• [Prompt] Starting at the line containing "0.0), CLIP_YAW[SIDE], BAR)", copy each line exactly, ending with the line containing "cad_parts[node].hide_render = cad_parts[node].hide_viewport". Leave out everything else.
┌──
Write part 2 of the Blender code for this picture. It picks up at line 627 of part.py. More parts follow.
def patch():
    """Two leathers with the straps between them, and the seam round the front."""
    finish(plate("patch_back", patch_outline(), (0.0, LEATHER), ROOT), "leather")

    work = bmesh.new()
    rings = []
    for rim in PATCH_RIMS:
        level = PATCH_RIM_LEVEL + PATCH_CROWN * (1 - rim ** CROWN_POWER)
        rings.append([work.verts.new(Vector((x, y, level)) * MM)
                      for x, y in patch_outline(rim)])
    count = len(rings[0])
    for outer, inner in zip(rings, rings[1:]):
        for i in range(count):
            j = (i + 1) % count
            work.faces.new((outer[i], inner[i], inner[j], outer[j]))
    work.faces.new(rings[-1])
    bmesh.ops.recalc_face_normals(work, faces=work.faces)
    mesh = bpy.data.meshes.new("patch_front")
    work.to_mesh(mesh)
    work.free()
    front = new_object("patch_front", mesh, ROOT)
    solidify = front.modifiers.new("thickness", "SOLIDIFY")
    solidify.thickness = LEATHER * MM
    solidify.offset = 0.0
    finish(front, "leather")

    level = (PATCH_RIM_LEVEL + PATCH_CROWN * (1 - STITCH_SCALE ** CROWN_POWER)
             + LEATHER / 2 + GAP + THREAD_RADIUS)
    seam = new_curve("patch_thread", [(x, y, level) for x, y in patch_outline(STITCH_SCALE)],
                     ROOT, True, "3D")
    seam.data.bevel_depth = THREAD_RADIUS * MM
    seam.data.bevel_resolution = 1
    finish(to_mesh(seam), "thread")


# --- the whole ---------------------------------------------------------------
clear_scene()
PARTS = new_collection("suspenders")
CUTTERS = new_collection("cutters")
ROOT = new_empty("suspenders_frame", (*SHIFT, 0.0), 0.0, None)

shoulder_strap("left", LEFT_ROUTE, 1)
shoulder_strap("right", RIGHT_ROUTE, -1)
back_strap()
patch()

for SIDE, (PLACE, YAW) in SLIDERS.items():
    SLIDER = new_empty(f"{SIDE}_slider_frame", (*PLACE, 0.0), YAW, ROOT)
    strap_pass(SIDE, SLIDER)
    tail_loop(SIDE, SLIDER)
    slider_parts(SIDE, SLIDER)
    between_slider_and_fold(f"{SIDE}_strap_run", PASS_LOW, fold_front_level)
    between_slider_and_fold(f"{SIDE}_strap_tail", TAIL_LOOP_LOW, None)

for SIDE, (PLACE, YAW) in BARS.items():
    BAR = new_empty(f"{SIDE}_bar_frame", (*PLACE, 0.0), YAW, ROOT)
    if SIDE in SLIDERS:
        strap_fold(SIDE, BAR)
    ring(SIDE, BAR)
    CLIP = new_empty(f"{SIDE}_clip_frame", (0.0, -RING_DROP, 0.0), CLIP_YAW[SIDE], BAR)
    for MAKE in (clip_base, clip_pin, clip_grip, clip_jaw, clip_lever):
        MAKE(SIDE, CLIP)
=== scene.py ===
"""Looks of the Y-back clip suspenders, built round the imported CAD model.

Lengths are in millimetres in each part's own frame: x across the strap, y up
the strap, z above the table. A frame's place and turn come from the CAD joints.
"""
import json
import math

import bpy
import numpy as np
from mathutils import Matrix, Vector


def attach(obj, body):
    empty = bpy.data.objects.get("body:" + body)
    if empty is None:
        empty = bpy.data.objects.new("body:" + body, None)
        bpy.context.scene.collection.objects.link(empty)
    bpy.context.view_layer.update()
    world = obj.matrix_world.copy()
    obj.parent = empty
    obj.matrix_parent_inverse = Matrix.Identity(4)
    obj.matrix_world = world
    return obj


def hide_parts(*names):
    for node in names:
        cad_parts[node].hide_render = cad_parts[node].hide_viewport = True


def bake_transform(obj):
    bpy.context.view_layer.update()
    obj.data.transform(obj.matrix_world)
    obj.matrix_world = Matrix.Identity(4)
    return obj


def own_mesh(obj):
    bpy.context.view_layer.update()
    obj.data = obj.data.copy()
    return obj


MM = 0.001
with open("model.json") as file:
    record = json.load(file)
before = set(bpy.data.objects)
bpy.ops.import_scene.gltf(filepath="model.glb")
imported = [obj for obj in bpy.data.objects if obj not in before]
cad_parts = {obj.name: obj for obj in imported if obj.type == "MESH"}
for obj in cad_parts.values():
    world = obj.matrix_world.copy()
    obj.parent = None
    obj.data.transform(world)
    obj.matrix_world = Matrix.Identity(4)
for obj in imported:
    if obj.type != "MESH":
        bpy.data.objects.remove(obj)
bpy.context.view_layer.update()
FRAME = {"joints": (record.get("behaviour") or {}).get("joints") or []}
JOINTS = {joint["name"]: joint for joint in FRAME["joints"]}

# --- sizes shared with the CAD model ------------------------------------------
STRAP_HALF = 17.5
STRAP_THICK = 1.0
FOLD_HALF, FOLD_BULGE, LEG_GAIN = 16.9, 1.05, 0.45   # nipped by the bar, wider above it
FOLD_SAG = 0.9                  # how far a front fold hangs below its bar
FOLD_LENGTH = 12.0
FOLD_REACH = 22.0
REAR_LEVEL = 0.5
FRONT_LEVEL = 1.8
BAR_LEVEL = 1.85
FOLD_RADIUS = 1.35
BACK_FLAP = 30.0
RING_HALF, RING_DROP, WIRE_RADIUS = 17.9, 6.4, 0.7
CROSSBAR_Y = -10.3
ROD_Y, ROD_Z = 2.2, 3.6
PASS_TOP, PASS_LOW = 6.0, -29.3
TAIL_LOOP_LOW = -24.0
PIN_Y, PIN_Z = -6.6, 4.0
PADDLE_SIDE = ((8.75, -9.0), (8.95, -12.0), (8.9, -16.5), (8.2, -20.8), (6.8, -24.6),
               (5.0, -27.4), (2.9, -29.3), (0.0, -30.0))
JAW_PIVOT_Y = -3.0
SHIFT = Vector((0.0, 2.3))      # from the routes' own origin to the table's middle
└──
┌──
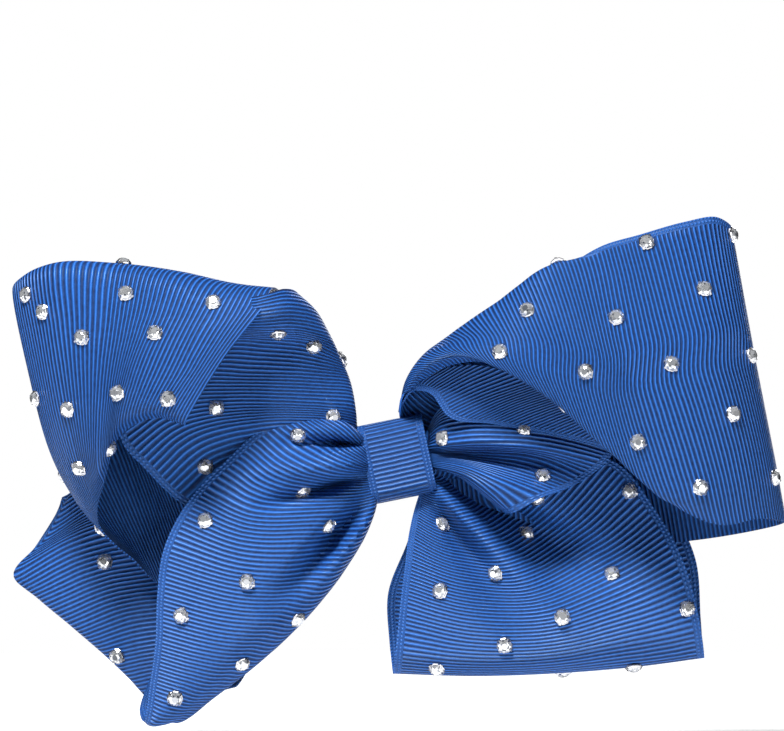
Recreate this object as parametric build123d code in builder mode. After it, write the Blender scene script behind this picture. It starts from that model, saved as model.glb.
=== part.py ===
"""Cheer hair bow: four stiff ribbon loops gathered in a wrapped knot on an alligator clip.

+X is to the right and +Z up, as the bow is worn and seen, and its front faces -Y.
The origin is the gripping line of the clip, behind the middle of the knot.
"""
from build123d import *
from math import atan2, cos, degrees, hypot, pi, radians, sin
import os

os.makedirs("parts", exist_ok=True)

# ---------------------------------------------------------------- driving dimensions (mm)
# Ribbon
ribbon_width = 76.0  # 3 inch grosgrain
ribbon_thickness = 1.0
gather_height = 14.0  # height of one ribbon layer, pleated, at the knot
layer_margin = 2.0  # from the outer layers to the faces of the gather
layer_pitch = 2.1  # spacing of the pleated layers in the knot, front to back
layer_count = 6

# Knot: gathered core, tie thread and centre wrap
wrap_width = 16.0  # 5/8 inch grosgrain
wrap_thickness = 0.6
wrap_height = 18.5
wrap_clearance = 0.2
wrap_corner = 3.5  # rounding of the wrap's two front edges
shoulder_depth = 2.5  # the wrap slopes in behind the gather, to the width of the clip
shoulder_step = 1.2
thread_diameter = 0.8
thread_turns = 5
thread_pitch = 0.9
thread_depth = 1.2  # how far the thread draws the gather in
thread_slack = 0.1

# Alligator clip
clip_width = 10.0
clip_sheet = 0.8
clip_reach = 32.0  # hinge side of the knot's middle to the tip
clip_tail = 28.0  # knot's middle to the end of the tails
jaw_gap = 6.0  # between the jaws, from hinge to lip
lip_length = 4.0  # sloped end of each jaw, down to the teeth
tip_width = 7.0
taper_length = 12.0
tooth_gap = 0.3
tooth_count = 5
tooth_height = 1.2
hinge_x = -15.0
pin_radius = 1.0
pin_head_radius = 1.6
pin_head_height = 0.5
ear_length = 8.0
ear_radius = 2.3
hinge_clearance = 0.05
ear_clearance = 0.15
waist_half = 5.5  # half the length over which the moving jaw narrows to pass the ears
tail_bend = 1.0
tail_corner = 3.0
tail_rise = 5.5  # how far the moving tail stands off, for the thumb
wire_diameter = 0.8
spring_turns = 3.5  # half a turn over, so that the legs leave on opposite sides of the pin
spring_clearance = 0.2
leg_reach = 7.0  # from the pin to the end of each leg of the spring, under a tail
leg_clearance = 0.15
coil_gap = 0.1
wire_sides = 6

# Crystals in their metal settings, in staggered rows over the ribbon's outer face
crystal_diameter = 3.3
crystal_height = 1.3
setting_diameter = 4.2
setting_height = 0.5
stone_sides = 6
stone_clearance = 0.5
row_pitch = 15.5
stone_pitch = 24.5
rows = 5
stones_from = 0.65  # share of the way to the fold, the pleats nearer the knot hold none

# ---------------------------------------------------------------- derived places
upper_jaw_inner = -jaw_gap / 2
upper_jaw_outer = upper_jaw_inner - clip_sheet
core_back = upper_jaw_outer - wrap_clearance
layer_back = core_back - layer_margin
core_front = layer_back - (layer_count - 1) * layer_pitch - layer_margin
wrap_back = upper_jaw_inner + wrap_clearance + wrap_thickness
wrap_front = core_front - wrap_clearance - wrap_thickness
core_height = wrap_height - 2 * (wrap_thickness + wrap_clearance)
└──
┌──
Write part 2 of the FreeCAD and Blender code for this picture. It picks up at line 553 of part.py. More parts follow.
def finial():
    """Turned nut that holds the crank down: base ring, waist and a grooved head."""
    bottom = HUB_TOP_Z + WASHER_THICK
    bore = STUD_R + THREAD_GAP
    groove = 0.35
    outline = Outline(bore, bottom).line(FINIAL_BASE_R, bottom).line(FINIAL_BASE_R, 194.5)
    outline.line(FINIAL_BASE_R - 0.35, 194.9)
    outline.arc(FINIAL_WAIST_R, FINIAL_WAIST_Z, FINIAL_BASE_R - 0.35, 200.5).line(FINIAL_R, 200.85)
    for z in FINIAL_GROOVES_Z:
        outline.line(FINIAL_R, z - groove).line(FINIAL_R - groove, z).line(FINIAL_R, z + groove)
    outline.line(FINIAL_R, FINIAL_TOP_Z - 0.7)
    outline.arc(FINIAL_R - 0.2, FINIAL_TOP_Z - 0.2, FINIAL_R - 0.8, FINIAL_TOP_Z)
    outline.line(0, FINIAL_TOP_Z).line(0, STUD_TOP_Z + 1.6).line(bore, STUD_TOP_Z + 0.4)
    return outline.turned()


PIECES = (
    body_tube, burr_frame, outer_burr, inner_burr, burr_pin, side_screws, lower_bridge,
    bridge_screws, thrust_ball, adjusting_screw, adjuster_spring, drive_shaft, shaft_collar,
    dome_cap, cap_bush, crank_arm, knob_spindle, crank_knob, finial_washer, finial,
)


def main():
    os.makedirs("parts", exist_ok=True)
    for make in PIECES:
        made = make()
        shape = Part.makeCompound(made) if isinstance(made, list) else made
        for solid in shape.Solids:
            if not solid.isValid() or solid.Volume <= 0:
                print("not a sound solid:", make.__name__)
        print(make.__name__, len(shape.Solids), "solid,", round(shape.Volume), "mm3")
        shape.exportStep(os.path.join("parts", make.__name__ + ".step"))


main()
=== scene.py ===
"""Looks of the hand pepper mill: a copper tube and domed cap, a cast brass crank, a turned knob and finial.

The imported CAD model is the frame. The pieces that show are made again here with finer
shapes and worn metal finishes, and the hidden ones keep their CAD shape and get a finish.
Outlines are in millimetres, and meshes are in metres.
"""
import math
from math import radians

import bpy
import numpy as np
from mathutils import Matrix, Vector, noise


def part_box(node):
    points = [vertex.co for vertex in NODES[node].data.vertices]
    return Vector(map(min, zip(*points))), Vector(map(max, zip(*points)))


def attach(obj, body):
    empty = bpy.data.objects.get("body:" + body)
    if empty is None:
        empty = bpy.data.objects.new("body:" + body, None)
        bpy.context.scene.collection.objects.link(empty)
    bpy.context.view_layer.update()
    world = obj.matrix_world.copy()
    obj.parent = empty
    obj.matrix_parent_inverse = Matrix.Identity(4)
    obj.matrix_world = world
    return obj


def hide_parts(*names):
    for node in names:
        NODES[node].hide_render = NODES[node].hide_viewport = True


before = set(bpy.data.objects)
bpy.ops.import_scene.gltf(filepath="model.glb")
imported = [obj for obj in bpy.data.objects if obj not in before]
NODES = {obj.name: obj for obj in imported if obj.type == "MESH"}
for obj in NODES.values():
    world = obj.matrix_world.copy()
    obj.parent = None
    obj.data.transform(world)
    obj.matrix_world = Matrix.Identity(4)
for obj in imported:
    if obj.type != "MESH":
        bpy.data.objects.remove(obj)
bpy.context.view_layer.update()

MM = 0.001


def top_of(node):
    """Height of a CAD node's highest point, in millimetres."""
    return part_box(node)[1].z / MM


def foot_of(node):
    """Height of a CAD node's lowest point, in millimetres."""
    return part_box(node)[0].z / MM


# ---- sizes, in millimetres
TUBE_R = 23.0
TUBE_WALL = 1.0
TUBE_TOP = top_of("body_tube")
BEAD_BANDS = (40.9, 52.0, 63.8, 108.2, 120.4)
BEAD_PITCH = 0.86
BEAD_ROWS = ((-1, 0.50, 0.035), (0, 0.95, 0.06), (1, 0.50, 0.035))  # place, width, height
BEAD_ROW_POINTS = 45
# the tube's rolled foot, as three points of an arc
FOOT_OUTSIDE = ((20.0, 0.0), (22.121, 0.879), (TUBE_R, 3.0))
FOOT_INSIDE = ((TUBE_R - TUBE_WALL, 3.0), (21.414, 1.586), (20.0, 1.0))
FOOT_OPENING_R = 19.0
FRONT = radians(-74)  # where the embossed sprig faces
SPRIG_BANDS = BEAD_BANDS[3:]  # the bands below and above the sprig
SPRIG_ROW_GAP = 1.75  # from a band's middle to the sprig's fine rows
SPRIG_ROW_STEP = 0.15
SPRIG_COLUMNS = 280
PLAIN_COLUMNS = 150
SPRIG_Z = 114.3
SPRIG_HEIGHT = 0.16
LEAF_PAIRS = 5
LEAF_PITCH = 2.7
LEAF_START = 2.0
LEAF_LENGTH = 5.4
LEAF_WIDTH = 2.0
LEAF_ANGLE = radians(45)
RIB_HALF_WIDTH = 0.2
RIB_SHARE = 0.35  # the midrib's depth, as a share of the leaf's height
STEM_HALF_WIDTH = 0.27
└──
• [Task solution]
    CLIP = new_empty(f"{SIDE}_clip_frame", (0.0, -RING_DROP, 0.0), CLIP_YAW[SIDE], BAR)
    for MAKE in (clip_base, clip_pin, clip_grip, clip_jaw, clip_lever):
        MAKE(SIDE, CLIP)
=== scene.py ===
"""Looks of the Y-back clip suspenders, built round the imported CAD model.

Lengths are in millimetres in each part's own frame: x across the strap, y up
the strap, z above the table. A frame's place and turn come from the CAD joints.
"""
import json
import math

import bpy
import numpy as np
from mathutils import Matrix, Vector


def attach(obj, body):
    empty = bpy.data.objects.get("body:" + body)
    if empty is None:
        empty = bpy.data.objects.new("body:" + body, None)
        bpy.context.scene.collection.objects.link(empty)
    bpy.context.view_layer.update()
    world = obj.matrix_world.copy()
    obj.parent = empty
    obj.matrix_parent_inverse = Matrix.Identity(4)
    obj.matrix_world = world
    return obj


def hide_parts(*names):
    for node in names:
        cad_parts[node].hide_render = cad_parts[node].hide_viewport = True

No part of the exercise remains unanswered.